Between 1960 and 1966, a series of fortuitous events including an election crisis in Western Nigeria, continued agitation by the minority ethnic groups for states of their own, disputed national census, a nation-wide strike, a controversial federal election, and politically inspired rioting, looting, arson and murder across the country, doomed the First Nigerian Republic. .They gave the Nigerian Army the grounds to overthrow the government on January 15, 1966 (Arnold, 1977; xii.).
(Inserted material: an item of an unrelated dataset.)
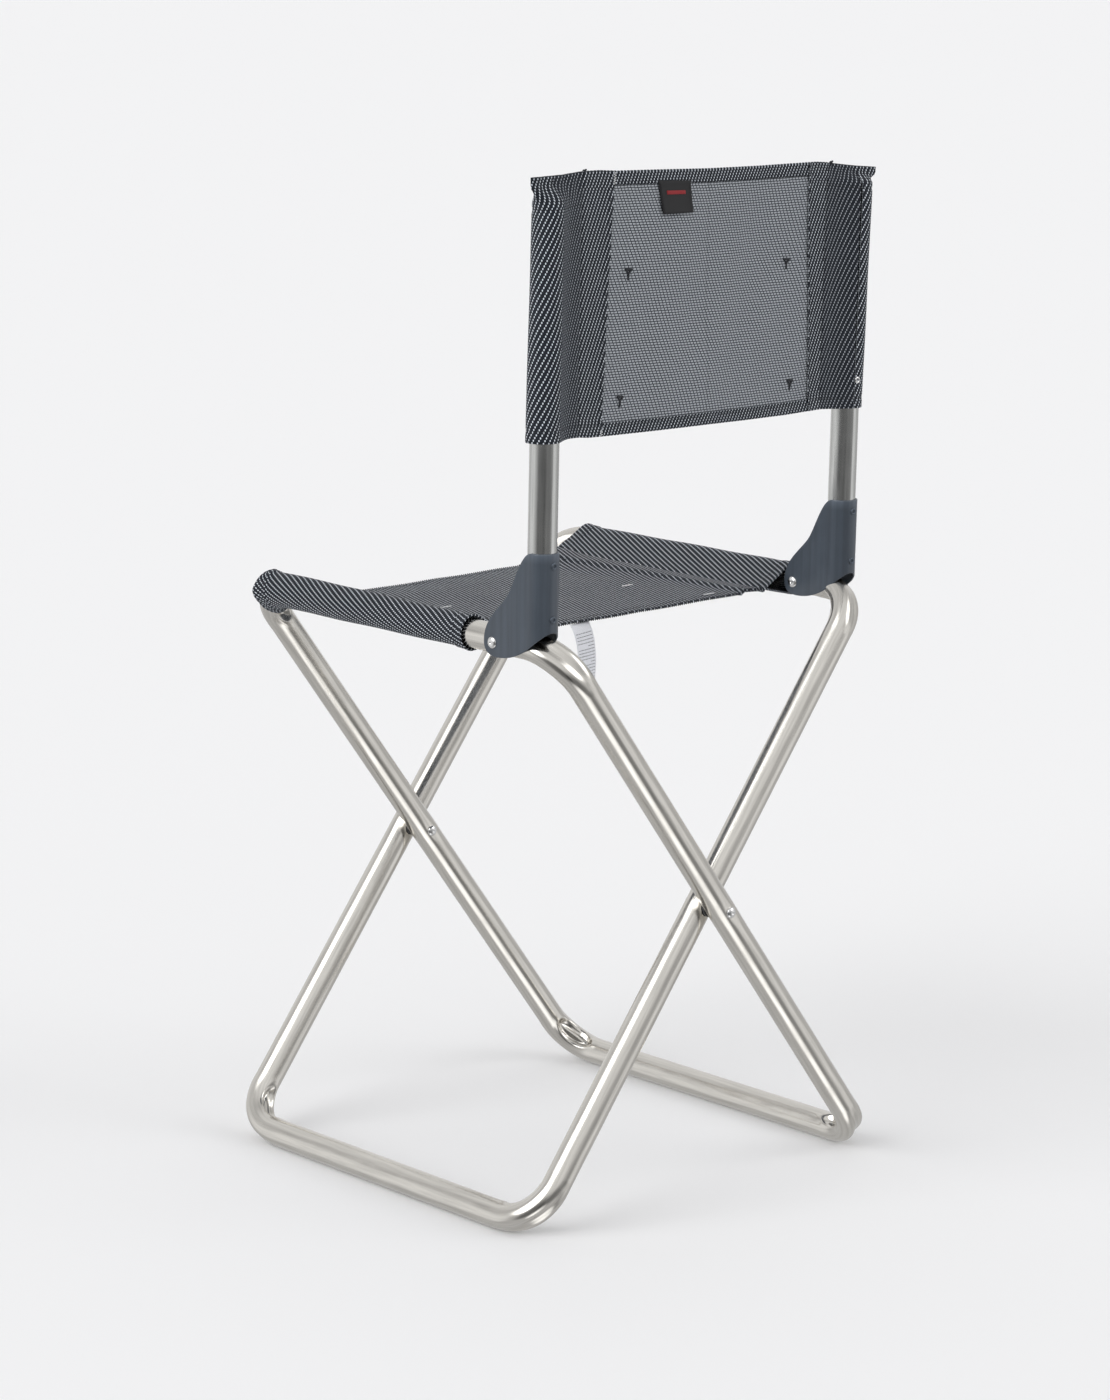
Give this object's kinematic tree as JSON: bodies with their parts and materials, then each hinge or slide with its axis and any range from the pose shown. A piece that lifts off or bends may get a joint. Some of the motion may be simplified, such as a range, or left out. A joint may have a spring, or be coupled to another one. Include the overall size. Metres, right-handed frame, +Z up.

Following the coup, Major-General Ironsi assumed leadership of the Federal Military Government and appointed Military Governors for the nation's four regions. Ironsi's regime was, however, soon truncated . Among other things, his abolition of the nation's regions and federal structure in favour of a unitary provincial system alienated educated Northerners who argued that it opened the nation's entire civil service to thousands of educated Southerners. Moreover, although the military coup had received some initial popular support, the selective killings of mostly non-lgbo politicians by the predominantly lgbo military officers who staged the coup, led to reprisals in the wide-spread killings of lgbo and other Easterners in the North in May, 1966. More serious, in July 1966, some northern officers, notably Murtala Mohammed, Joe Akahan and T. Y. Danjuma, overthrew the Ironsi regime in a military coup, killing Ironsi himself. Simultaneously, more killings of Easterners, both military and civilian, occurred in Lagos and the North, causing numerous "refugees" to return to the East. (Azikiwe, n.d: 3-7; Isichei, 1983: 471 - 4772).